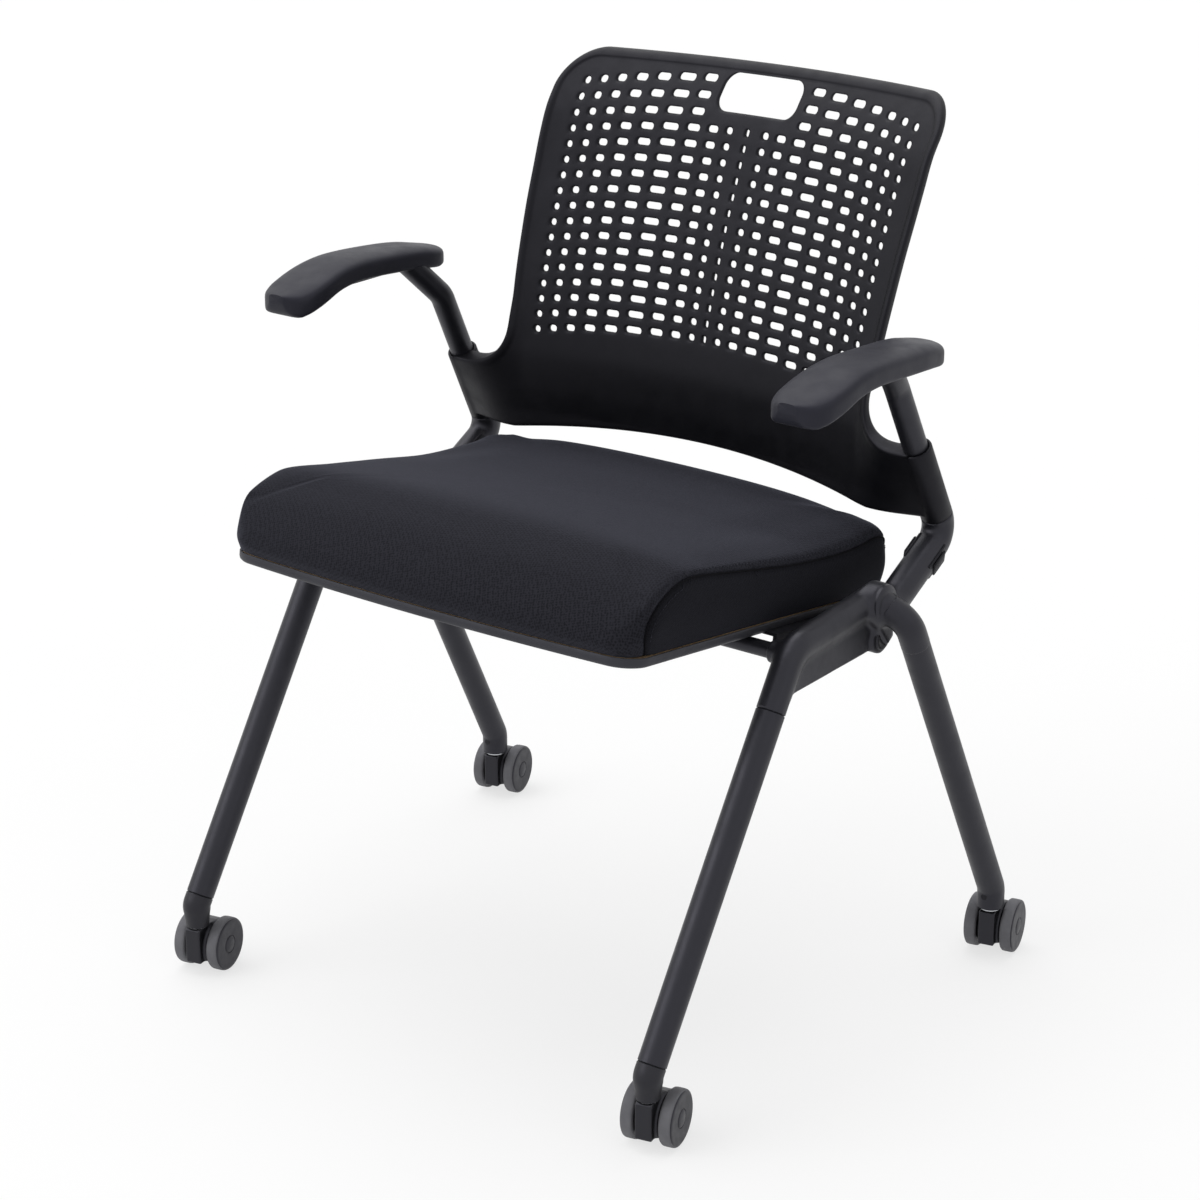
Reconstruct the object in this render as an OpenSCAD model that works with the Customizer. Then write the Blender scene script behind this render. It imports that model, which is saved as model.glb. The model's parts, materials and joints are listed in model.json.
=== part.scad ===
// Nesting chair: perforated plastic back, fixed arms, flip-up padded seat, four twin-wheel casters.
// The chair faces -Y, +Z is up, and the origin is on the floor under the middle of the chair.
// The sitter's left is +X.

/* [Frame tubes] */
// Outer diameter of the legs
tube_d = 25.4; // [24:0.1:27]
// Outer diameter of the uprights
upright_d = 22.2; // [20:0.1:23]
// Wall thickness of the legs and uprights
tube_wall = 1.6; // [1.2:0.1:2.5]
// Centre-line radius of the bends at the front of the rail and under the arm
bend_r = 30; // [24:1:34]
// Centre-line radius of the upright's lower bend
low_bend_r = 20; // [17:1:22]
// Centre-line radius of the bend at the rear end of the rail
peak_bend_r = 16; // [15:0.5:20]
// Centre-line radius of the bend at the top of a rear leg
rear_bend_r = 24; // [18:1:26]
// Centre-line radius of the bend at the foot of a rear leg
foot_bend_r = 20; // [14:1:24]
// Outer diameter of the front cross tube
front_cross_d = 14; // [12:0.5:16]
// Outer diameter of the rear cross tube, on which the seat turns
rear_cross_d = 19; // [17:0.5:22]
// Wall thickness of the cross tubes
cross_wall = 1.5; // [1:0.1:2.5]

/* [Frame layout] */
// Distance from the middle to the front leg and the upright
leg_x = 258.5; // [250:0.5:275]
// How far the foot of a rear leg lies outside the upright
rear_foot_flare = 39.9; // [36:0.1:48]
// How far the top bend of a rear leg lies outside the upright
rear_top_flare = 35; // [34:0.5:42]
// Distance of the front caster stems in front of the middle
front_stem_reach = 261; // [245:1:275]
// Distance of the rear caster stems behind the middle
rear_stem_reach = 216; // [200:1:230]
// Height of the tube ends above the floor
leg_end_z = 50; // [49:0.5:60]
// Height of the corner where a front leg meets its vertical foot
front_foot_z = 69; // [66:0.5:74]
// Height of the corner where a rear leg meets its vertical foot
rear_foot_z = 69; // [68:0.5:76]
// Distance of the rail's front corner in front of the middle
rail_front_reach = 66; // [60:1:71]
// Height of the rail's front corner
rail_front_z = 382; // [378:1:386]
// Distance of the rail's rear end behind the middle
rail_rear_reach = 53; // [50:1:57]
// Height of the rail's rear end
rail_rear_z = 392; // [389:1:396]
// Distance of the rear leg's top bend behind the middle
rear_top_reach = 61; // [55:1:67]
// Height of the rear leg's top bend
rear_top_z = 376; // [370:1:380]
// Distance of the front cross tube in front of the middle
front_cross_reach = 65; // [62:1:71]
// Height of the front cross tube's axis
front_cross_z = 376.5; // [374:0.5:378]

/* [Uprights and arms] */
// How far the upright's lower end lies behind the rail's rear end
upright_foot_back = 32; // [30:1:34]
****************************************
(Directions for this task):
Exactly reproduce every line of the data above.

(The output):
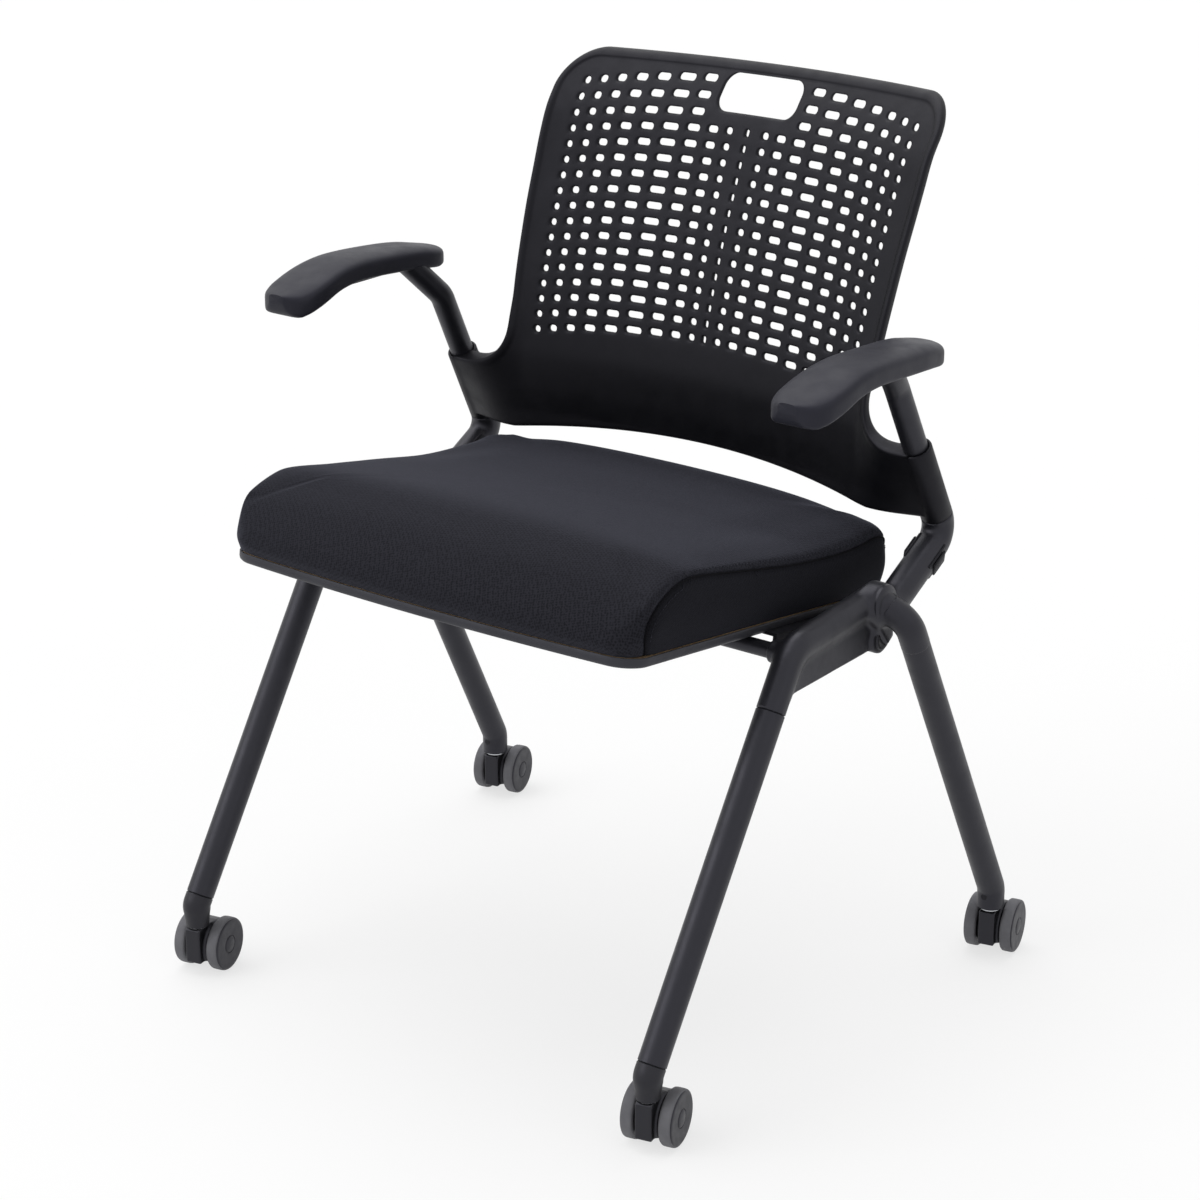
Reconstruct the object in this render as an OpenSCAD model that works with the Customizer. Then write the Blender scene script behind this render. It imports that model, which is saved as model.glb. The model's parts, materials and joints are listed in model.json.
=== part.scad ===
// Nesting chair: perforated plastic back, fixed arms, flip-up padded seat, four twin-wheel casters.
// The chair faces -Y, +Z is up, and the origin is on the floor under the middle of the chair.
// The sitter's left is +X.

/* [Frame tubes] */
// Outer diameter of the legs
tube_d = 25.4; // [24:0.1:27]
// Outer diameter of the uprights
upright_d = 22.2; // [20:0.1:23]
// Wall thickness of the legs and uprights
tube_wall = 1.6; // [1.2:0.1:2.5]
// Centre-line radius of the bends at the front of the rail and under the arm
bend_r = 30; // [24:1:34]
// Centre-line radius of the upright's lower bend
low_bend_r = 20; // [17:1:22]
// Centre-line radius of the bend at the rear end of the rail
peak_bend_r = 16; // [15:0.5:20]
// Centre-line radius of the bend at the top of a rear leg
rear_bend_r = 24; // [18:1:26]
// Centre-line radius of the bend at the foot of a rear leg
foot_bend_r = 20; // [14:1:24]
// Outer diameter of the front cross tube
front_cross_d = 14; // [12:0.5:16]
// Outer diameter of the rear cross tube, on which the seat turns
rear_cross_d = 19; // [17:0.5:22]
// Wall thickness of the cross tubes
cross_wall = 1.5; // [1:0.1:2.5]

/* [Frame layout] */
// Distance from the middle to the front leg and the upright
leg_x = 258.5; // [250:0.5:275]
// How far the foot of a rear leg lies outside the upright
rear_foot_flare = 39.9; // [36:0.1:48]
// How far the top bend of a rear leg lies outside the upright
rear_top_flare = 35; // [34:0.5:42]
// Distance of the front caster stems in front of the middle
front_stem_reach = 261; // [245:1:275]
// Distance of the rear caster stems behind the middle
rear_stem_reach = 216; // [200:1:230]
// Height of the tube ends above the floor
leg_end_z = 50; // [49:0.5:60]
// Height of the corner where a front leg meets its vertical foot
front_foot_z = 69; // [66:0.5:74]
// Height of the corner where a rear leg meets its vertical foot
rear_foot_z = 69; // [68:0.5:76]
// Distance of the rail's front corner in front of the middle
rail_front_reach = 66; // [60:1:71]
// Height of the rail's front corner
rail_front_z = 382; // [378:1:386]
// Distance of the rail's rear end behind the middle
rail_rear_reach = 53; // [50:1:57]
// Height of the rail's rear end
rail_rear_z = 392; // [389:1:396]
// Distance of the rear leg's top bend behind the middle
rear_top_reach = 61; // [55:1:67]
// Height of the rear leg's top bend
rear_top_z = 376; // [370:1:380]
// Distance of the front cross tube in front of the middle
front_cross_reach = 65; // [62:1:71]
// Height of the front cross tube's axis
front_cross_z = 376.5; // [374:0.5:378]

/* [Uprights and arms] */
// How far the upright's lower end lies behind the rail's rear end
upright_foot_back = 32; // [30:1:34]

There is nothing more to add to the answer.